Testing Enhancements:
- Added and adjusted test cases to improve code coverage and reliability.
- Implemented test cases for argument parsers and error handling (e.g., KeyError).
Scraping & Automation:
- Fixed the automated scraper, updated the scraper's logic, and enhanced scrape_missing_dates() for better accuracy.
- Added threading and argparse improvements for better scraper control and efficiency.
Documentation & Workflow:
- Updated README and added/adjusted documentation for arguments and flow.
- Integrated Ruff linting into the GitHub workflow to maintain code quality.
v6.5.1
- Adjusted the schema and data of the 'AverageHotelRoomPriceByLocation' table.
- Refactored the BasicGraphQLScraper class.
- Added the 'Location' column to the 'AverageHotelRoomPriceByLocation' table.
- Centralized logging into a single log file with the default log level set to INFO.
- Improved error handling and loggers.
- Added tests for SQLite operations and logging adjustments.
- Updated documentation: added DOCS.md for a brief overview, updated README.md, and revised the function docs in utils.py and check_missing_dates.py.
v5.7.2
- Adjusted headers for POST requests to GraphQL, now using environment variables.
- Removed the "Price/Review by Review" table and the option to save data to CSV.
- Fixed a bug where missing dates across different months weren't fully appended to the list, and added a test for this case.
- Optimized GraphQL scrapers: removed all non-GraphQL scrapers and adjusted the log level for better debugging.
- Implemented asynchronous requests for improved performance.

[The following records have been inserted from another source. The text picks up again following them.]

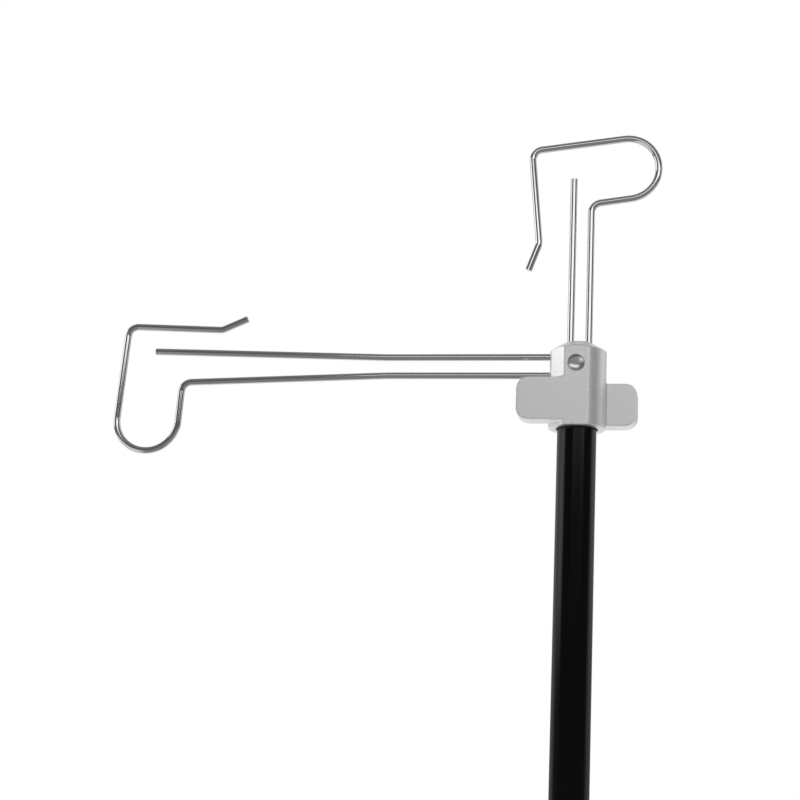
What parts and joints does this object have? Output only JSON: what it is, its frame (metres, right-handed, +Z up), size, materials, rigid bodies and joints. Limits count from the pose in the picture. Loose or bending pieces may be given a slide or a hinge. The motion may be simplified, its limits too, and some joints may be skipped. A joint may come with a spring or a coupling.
{
  "type": "spool holder stand",
  "caption": "Free-standing spool holder: weighted round base, telescopic pole, swivelling cast head with finger wings and two bent-wire arms with U-shaped hooks.",
  "frame": {"origin": "on the pole's axis at the underside of the rubber base pad", "axes": "+Z up along the pole, -Y towards the front face of the head with the blind hole, -X along the side arm"},
  "size_m": [0.3925, 0.24, 0.7368],
  "materials": {
    "satin_aluminium": "fine bead-blasted satin",
    "polished_wire": "polished drawn stainless wire",
    "satin_tube": "satin black",
    "powder_coat": "fine-textured black powder coat",
    "cast_black": "satin black",
    "knob_plastic": "moulded, fine grain",
    "nylon": "matte black",
    "steel_screw": "black oxide",
    "rubber": "matte"
  },
  "bodies": {
    "base": {"base_pad": "rubber", "base_plate": "powder_coat", "pole_flange": "powder_coat", "flange_screw_1": "steel_screw", "flange_screw_2": "steel_screw", "flange_screw_3": "steel_screw", "flange_set_screw": "steel_screw", "lower_tube": "satin_tube", "guide_bush": "nylon", "height_collar": "cast_black", "collar_set_screw": "steel_screw"},
    "clamp": {"clamp_shoe": "nylon"},
    "knob": {"height_knob": "knob_plastic", "knob_stud": "steel_screw"},
    "upper_pole": {"upper_tube": "satin_tube", "slider_bush": "nylon", "thrust_washer": "nylon"},
    "head": {"head_casting": "satin_aluminium", "swivel_bush": "nylon", "head_keeper_screw": "steel_screw", "side_arm_screw": "steel_screw", "top_arm_screw": "steel_screw"},
    "side_wire": {"side_arm": "polished_wire"},
    "top_wire": {"top_arm": "polished_wire"}
  },
  "joints": [
    {"name": "pole_height", "type": "slide", "parent": "base", "child": "upper_pole", "axis": [0, 0, 1], "range_m": [-0.125, 0.13]},
    {"name": "head_swivel", "type": "hinge", "parent": "upper_pole", "child": "head", "pos_m": [0, 0, 0.56], "axis": [0, 0, 1], "continuous": true},
    {"name": "side_arm_slide", "type": "slide", "parent": "head", "child": "side_wire", "axis": [-1, 0, 0], "range_m": [0, 0.016]},
    {"name": "top_arm_slide", "type": "slide", "parent": "head", "child": "top_wire", "axis": [0, 0, 1], "range_m": [-0.045, 0.13]},
    {"name": "clamp_feed", "type": "slide", "parent": "base", "child": "clamp", "axis": [1, 0, 0], "range_m": [0, 0.00187]},
    {"name": "knob_turn", "type": "hinge", "parent": "clamp", "child": "knob", "pos_m": [0.03, 0, 0.3257], "axis": [1, 0, 0], "range_deg": [0, 540]}
  ],
  "couplings": [
    {"joint": "knob_turn", "follows": "clamp_feed", "rad_per_m": 5026.5}
  ]
}
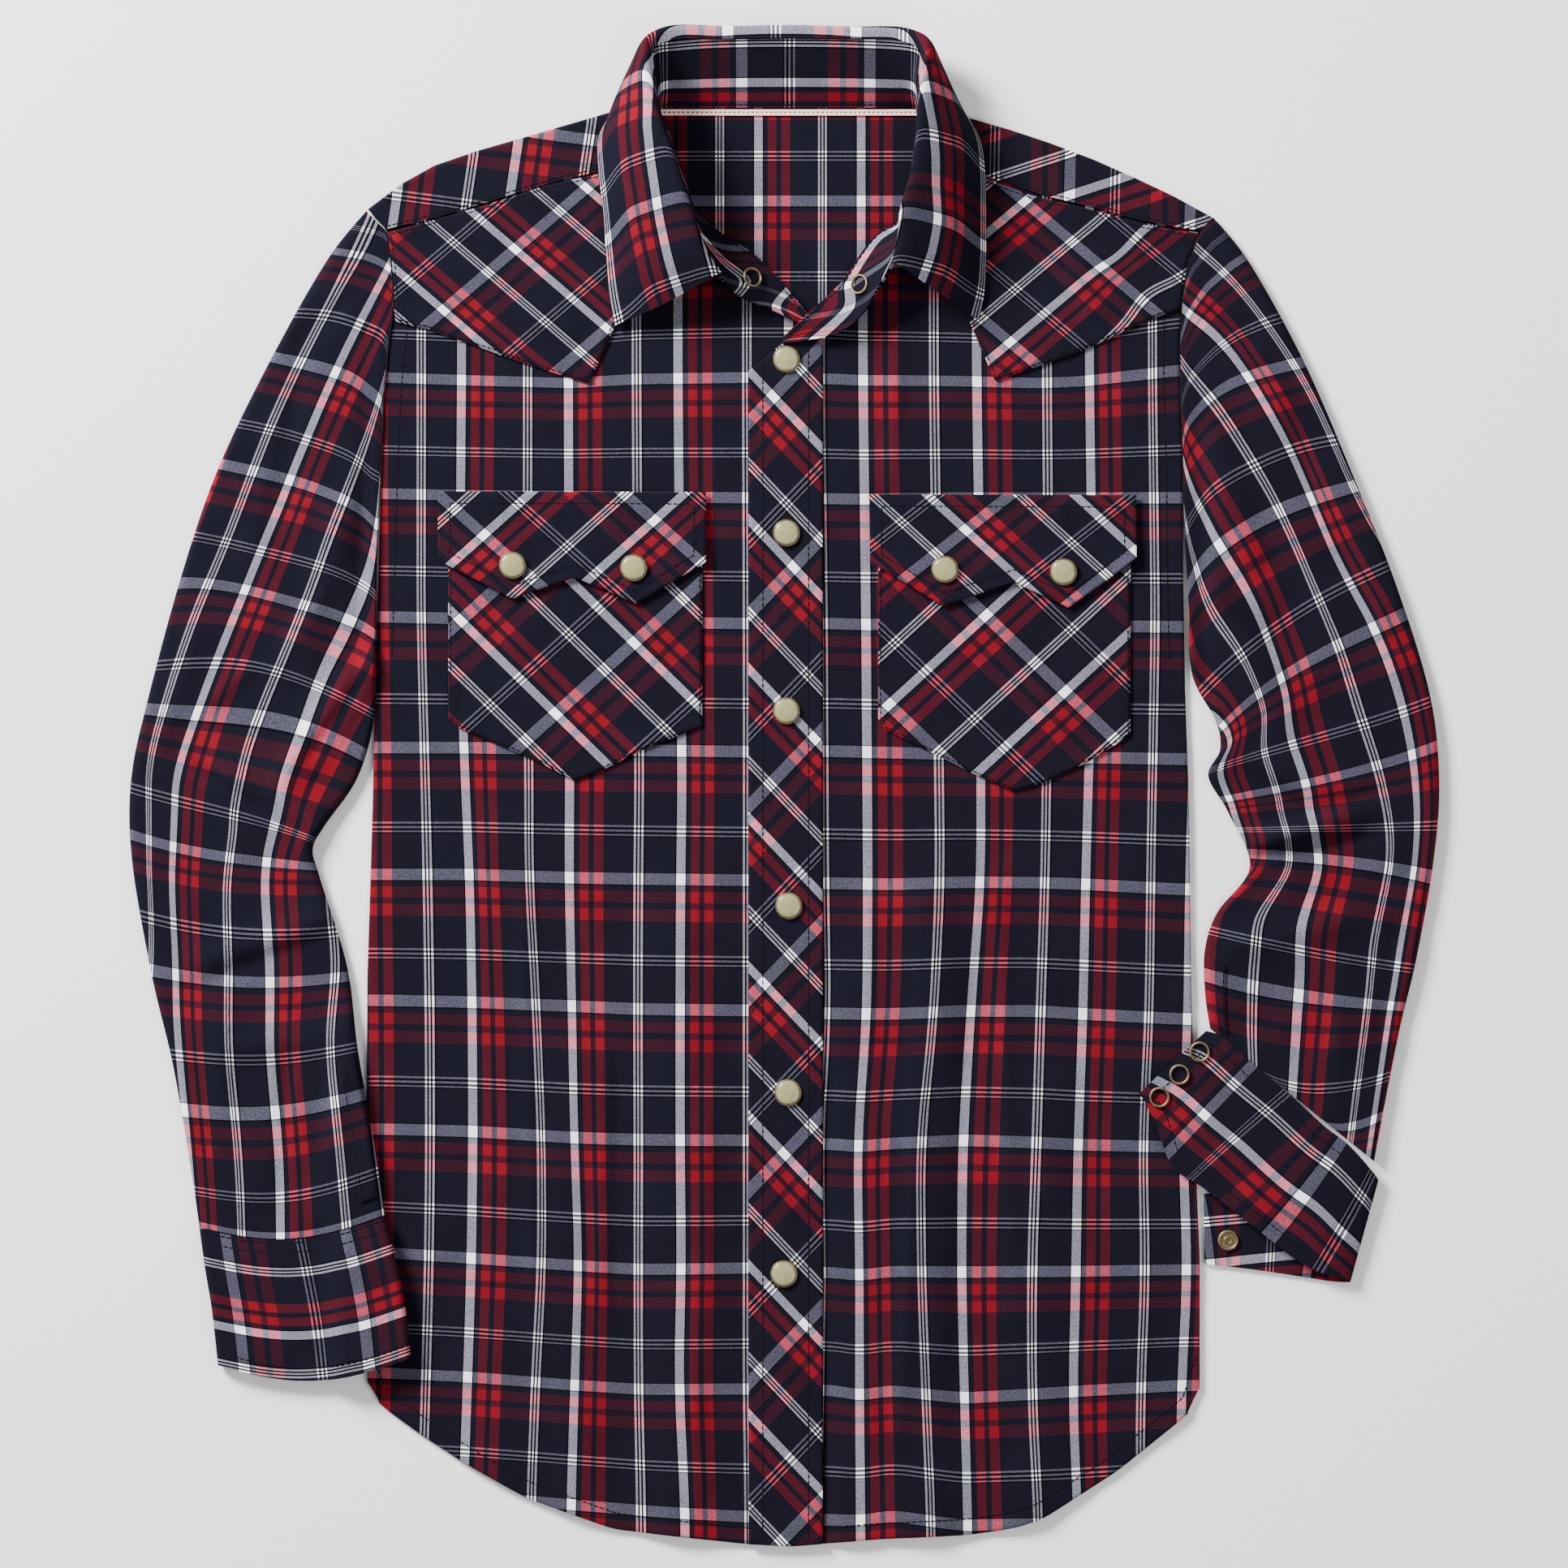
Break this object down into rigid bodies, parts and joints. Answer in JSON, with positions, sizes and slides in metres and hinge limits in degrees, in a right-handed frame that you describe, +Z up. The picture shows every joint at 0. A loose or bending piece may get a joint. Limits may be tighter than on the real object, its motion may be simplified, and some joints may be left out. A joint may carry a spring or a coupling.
{
  "type": "western snap shirt",
  "caption": "Long-sleeved checked western shirt laid flat, with pointed yokes, flapped pockets, pearl snaps, a standing collar, one closed cuff and one folded open.",
  "frame": {"origin": "underside of the back, at the middle of the body, on the surface that the shirt lies on", "axes": "+Z up from the surface, +Y along the body towards the collar, +X towards the wearer's left sleeve"},
  "size_m": [0.6776, 0.786, 0.035],
  "materials": {
    "check_cloth": "plain woven cotton check of navy, red, white and black, soft and matt",
    "bias_check": "the same check cut on the bias or turned, with edge stitching",
    "interlined_check": "the same check over interlining, crisp, with edge stitching",
    "neck_tape": "cream woven tape with a dotted red line",
    "snap_metal": "antique brass, brushed and dulled",
    "snap_pearl": "cream pearl with soft clouding"
  },
  "bodies": {
    "root": {"back": "check_cloth", "back_yoke": "bias_check", "collar_leaf": "interlined_check", "collar_stand": "interlined_check", "cuff_left": "interlined_check", "cuff_right": "interlined_check", "cuff_ring_1": "snap_metal", "cuff_ring_2": "snap_metal", "cuff_ring_3": "snap_metal", "cuff_snap_right_1_pearl": "snap_pearl", "cuff_snap_right_1_rim": "snap_metal", "cuff_snap_right_2_pearl": "snap_pearl", "cuff_snap_right_2_rim": "snap_metal", "cuff_snap_right_3_pearl": "snap_pearl", "cuff_snap_right_3_rim": "snap_metal", "cuff_stud": "snap_metal", "flap_snap_left_1_pearl": "snap_pearl", "flap_snap_left_1_rim": "snap_metal", "flap_snap_left_2_pearl": "snap_pearl", "flap_snap_left_2_rim": "snap_metal", "flap_snap_right_1_pearl": "snap_pearl", "flap_snap_right_1_rim": "snap_metal", "flap_snap_right_2_pearl": "snap_pearl", "flap_snap_right_2_rim": "snap_metal", "front_left": "check_cloth", "front_right": "check_cloth", "front_yoke_left": "bias_check", "front_yoke_right": "bias_check", "neck_tape": "neck_tape", "placket": "interlined_check", "placket_snap_1_pearl": "snap_pearl", "placket_snap_1_rim": "snap_metal", "placket_snap_2_pearl": "snap_pearl", "placket_snap_2_rim": "snap_metal", "placket_snap_3_pearl": "snap_pearl", "placket_snap_3_rim": "snap_metal", "placket_snap_4_pearl": "snap_pearl", "placket_snap_4_rim": "snap_metal", "placket_snap_5_pearl": "snap_pearl", "placket_snap_5_rim": "snap_metal", "placket_snap_6_pearl": "snap_pearl", "placket_snap_6_rim": "snap_metal", "pocket_flap_left": "bias_check", "pocket_flap_right": "bias_check", "pocket_left": "bias_check", "pocket_right": "bias_check", "sleeve_left": "check_cloth", "sleeve_placket_left": "check_cloth", "sleeve_placket_right": "check_cloth", "sleeve_right": "check_cloth", "stand_ring_left": "snap_metal", "stand_ring_right": "snap_metal"}
  },
  "joints": []
}
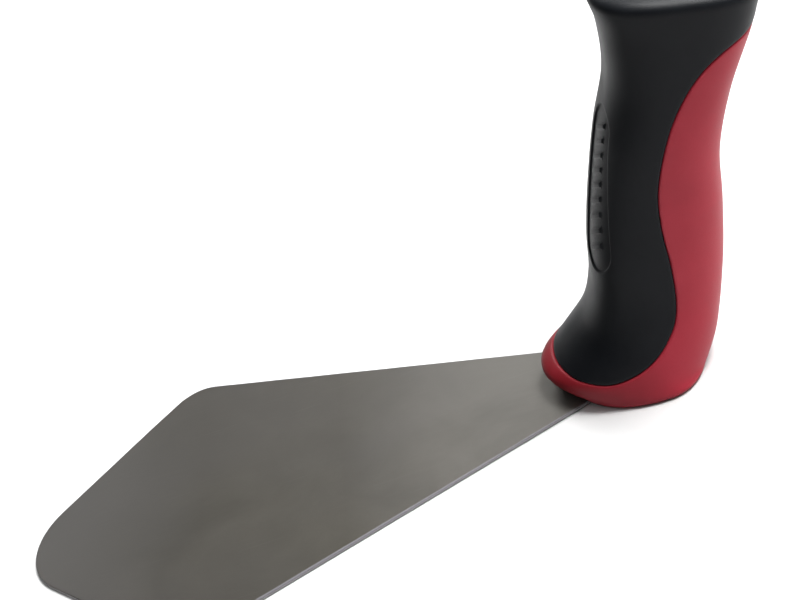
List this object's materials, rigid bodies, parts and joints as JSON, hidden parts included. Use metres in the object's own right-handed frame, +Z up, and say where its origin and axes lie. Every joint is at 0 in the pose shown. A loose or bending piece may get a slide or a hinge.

- Added more tests and improved handling of city and currency data when the total page number in responses is 0.
- Updated visuals.
v4.9.0
-
Improved handling of city and currency data in GraphQL responses and adjusted related tests.
-
Enhanced error handling:
- Added exception handlers for missing total page numbers in GraphQL scrapers.
- Added backup for hotel data when finding data from JSON responses.
- Introduced handlers for ValueError, IndexError, ElementClickInterceptedException, and NoSuchWindowException.
-
Refactored scrapers:
- Added a GraphQL scraper and updated the daily scraper to use it.
- Removed the Month End scraper.
- Improved handling of timezone issues for scrapers and tests, including a timezone parameter for check_if_current_date_has_passed.
- Adjusted worker threads, WebDriver behavior, and logging setup for all scrapers.
-
Fixed bugs related to check_if_current_date_has_passed and date handling for Thread Pool and Month End scrapers.
-
Added more tests, exception handlers, and improved data-saving processes.
v2.6.2
Performance & Multithreading:
- Increased ThreadPool workers from 5 to 9.
- Added threading.Lock and fine-tuned thread execution with sleep intervals for stability.
Error Handling & Logging:
- Improved exception handling, especially for database deletion and DataFrame creation errors.
- Refined log message levels for better clarity and debugging.
Driver & Wait Time Adjustments:
- Adjusted web driver wait times and removed unnecessary wait times from certain scrapers.
Scraping Enhancements:
- Introduced logic to check if all dates were scraped, with additional safeguards to prevent scraping past dates.
- Added more default values to the scrape_missing_dates function for robustness.
New Features:
- Introduced the to_sqlite flag for flexibility in data handling.
- Added multiple parsers to control scraper usage, and refactored key scripts (scrape.py, thread_scrape.py, etc.).